Kermit the Frog famously sang that it is not easy being green. An 87-year-old woman in China is also coming to grips with being unique, having been dubbed the ‘unicorn woman’ by her fellow villagers. What started out eight years ago as a small, black mole has morphed into a pointed protuberance right in the middle of the woman’s head.
According to her son, Liang Xiuzhen’s problems began nearly a decade ago when a small mole on her head became incredibly itchy. Over the years, it increased in redness and the itchiness persisted until using traditional Chinese medicine brought a cure. Or so they thought. For the next six years the situation appeared normal, until the mole suddenly started to grow.
While the itchiness did not return, the mole hardened and before long, a small growth developed, about two inches long, that resembled a horn. Villagers in Guiyan, near Ziyang City in the southwestern part of China, began to shun Liang. Unsure of what underlying problem was causing the issue, the family continued to use traditional Chinese medicine to stem the problem before it got worse. Unfortunately, after the two inch horn was accidentally broken off while Xiuzhen was sleeping, the growth kicked into overdrive.

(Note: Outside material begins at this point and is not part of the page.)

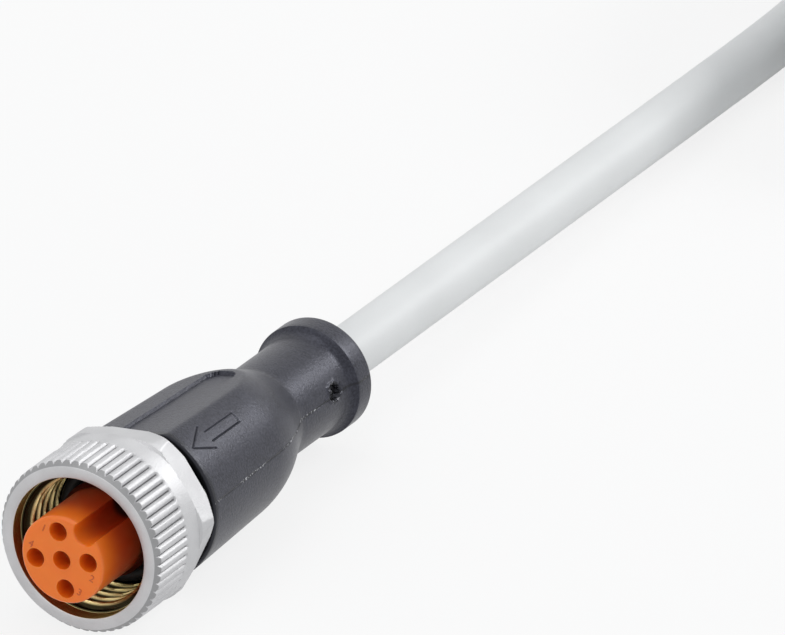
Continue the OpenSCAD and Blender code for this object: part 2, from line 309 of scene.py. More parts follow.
cable_exit = seat([0, 0, grip_end]) / mm
hank = hank_points(ring_gap)
bend = np.radians(np.arange(2, 21, 3))
bend_r = 20.6
lead_out = hank[-1] + np.column_stack([bend_r * (np.cos(bend) - 1), -bend_r * np.sin(bend), 0 * bend])
route = np.vstack([
    smooth_line(np.vstack([cable_exit, lead_points, hank[:1]]), ring_gap)[:-1],
    hank,
    lead_out,
])
cable_path = route * mm
cable = make_piece(
    "cable", tube(cable_path, cable_r * mm, jacket_sides), tube_faces(len(route), jacket_sides),
    jacket_finish, "plug", sharp=50,
)
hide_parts("cable_lead", "cable_hank", "cable_end")

# ---------------------------------------------------------------- bare end
# Five stripped wires fan out of the cut jacket and lie on the surface. Their
# strands are twisted and tinned for the last few millimetres.

wire_r, core_r = 0.55, 0.36
wire_rings, wire_sides, tip_rings, tip_sides = 60, 20, 24, 14
tuck = 0.5
tail_length, tip_length = 27, 5
tail_start = np.array([31.36, 131.4])
tail_heading = np.radians(250)
# Colour, place in the cut end (across and up), place once fanned out, and turn in degrees
wire_colours = {
    "brown": ((0.19, 0.07, 0.03), 0.79, 0.79, 2.4, 70),
    "white": ((0.84, 0.84, 0.82), 0.79, -0.79, 1.2, 85),
    "blue": ((0.03, 0.13, 0.48), 0, 0, 0, 100),
    "black": ((0.02, 0.02, 0.02), -0.79, -0.79, -1.2, 115),
    "grey": ((0.34, 0.34, 0.35), -0.79, 0.79, -2.4, 130),
}
tin_finish = make_finish("tin", (0.72, 0.72, 0.71), (0.62, 0.62, 0.62), 0.3, 0.2, 0.01, metallic=1.0)


def tail_line(s, offset, lift, spread, turned):
    """Wire at distances s from the jacket: an arc that turns by turned degrees in
    tail_length, moving out from offset to spread and down from its place to the floor."""
    radius = tail_length / np.radians(turned)
    a = tail_heading - s / radius
    centre = tail_start - radius * np.array([-np.sin(tail_heading), np.cos(tail_heading)])
    out = radius + offset + (spread - offset) * smooth(s / 5)
    height = wire_r + (cable_r + lift - wire_r) * (1 - smooth((s - 2) / 7))
    return np.column_stack([centre[0] - out * np.sin(a), centre[1] + out * np.cos(a), height])


def joined(parts):
    """One list of points and one of face arrays from (points, face arrays) pairs."""
    points, faces, count = [], [], 0
    for part_points, part_faces in parts:
        faces += [part + count for part in part_faces]
        points.append(part_points)
        count += len(part_points)
    return np.vstack(points), faces


tails, tip_parts = [], []
wire_end = tail_length - tip_length
for colour_name, (colour, *lie) in wire_colours.items():
    shade = tuple(0.85 * c for c in colour)
    wire_finish = make_finish("wire_" + colour_name, colour, shade, 0.35, 0.1, 0.002)
    line = tail_line(np.linspace(-tuck, wire_end, wire_rings), *lie) * mm
    tail = make_piece(
        "stripped_wire_" + colour_name, tube(line, wire_r * mm, wire_sides),
        tube_faces(wire_rings, wire_sides), wire_finish, "plug", sharp=50,
    )
    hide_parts("tail_" + colour_name)
    tails.append(tail)
    line = tail_line(np.linspace(wire_end - tuck, tail_length, tip_rings), *lie)
    line[:, 2] += (core_r - wire_r) * smooth(np.linspace(0, 1, tip_rings))
    tip = tube(line * mm, core_r * mm, tip_sides).reshape(-1, 3)
    tip_parts.append((tip, tube_faces(tip_rings, tip_sides)))
points, faces = joined(tip_parts)
tips = make_piece("tinned_tips_ends", points, faces, tin_finish, "plug", sharp=50)
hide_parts("tinned_tips")

# ---------------------------------------------------------------- cable ties
# Black nylon ties pulled tight round the hank's two bundles. The strap runs
# round the bundle and through its head, where its end is cut off short.

tie_y, tie_width, tie_thickness, tie_gap = 121, 3.6, 0.75, 0.05
bundle_half = np.array([turn_gap, (layers - 1) * turn_gap]) / 2 + cable_r + tie_gap
tie_finish = make_finish("tie_nylon", (0.02, 0.02, 0.02), (0.012, 0.012, 0.013), 0.34, 0.3, 0.004, patch=3)


def rounded_ring(half, r, count):
    """Rectangle of half sizes half with corners of radius r, count points a corner."""
    a = np.linspace(0, np.pi / 2, count)
    a = np.concatenate([a + k * np.pi / 2 for k in range(4)])
    corner = np.repeat([[1, 1], [-1, 1], [-1, -1], [1, -1]], count, axis=0) * (half - r)
    return corner + r * np.column_stack([np.cos(a), np.sin(a)])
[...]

Beginning in February, the growth of a new horn began with great speed. Now, barely six months later, the current horn is six inches long, with a circumference of eight inches. Realizing that their traditional Chinese medical efforts were not enough, the family consulted doctors at a hospital in the Sichuan province. Officially diagnosed as cornu cutaneum, the horn is actually a skin tumor composed of keratin, the same protein that makes fingernails hard. Elderly people are more likely to develop these tumors if they have a history of excessive sun exposure.

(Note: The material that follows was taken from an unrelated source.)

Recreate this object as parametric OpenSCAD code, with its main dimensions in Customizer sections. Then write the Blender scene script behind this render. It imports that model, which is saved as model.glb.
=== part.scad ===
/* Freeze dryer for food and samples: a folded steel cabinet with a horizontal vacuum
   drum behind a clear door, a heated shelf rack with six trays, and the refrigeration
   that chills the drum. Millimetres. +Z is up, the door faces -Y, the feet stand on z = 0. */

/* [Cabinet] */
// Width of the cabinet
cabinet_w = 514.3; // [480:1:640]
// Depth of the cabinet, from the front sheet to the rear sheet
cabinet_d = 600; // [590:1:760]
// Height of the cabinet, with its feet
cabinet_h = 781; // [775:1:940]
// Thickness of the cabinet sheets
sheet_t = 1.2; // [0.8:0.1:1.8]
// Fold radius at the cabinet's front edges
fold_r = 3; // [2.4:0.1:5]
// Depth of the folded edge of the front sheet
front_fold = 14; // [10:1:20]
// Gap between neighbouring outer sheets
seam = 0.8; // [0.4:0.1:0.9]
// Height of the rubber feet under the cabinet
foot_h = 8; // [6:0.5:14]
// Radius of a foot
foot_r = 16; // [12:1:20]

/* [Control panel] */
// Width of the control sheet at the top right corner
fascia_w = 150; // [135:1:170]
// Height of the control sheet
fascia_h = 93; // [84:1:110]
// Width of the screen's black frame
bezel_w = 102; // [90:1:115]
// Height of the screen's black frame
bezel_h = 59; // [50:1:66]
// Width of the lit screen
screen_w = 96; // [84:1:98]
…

As Xiuzhen cannot sleep, and the tumor bleeds occasionally, doctors are ready to operate and remove the unicorn horn from the woman’s head. However, her family is concerned that the 87-year-old may not recover from the surgery and are looking into alternative treatments. Fellow villagers are happy that the surgery has been postponed, feeling that they need more time to come up with a new nickname since calling a hornless Xiuzhen ‘horse woman’ wouldn’t make much sense. Plus, China already has a horned goat woman, so the new moniker will take some creativity.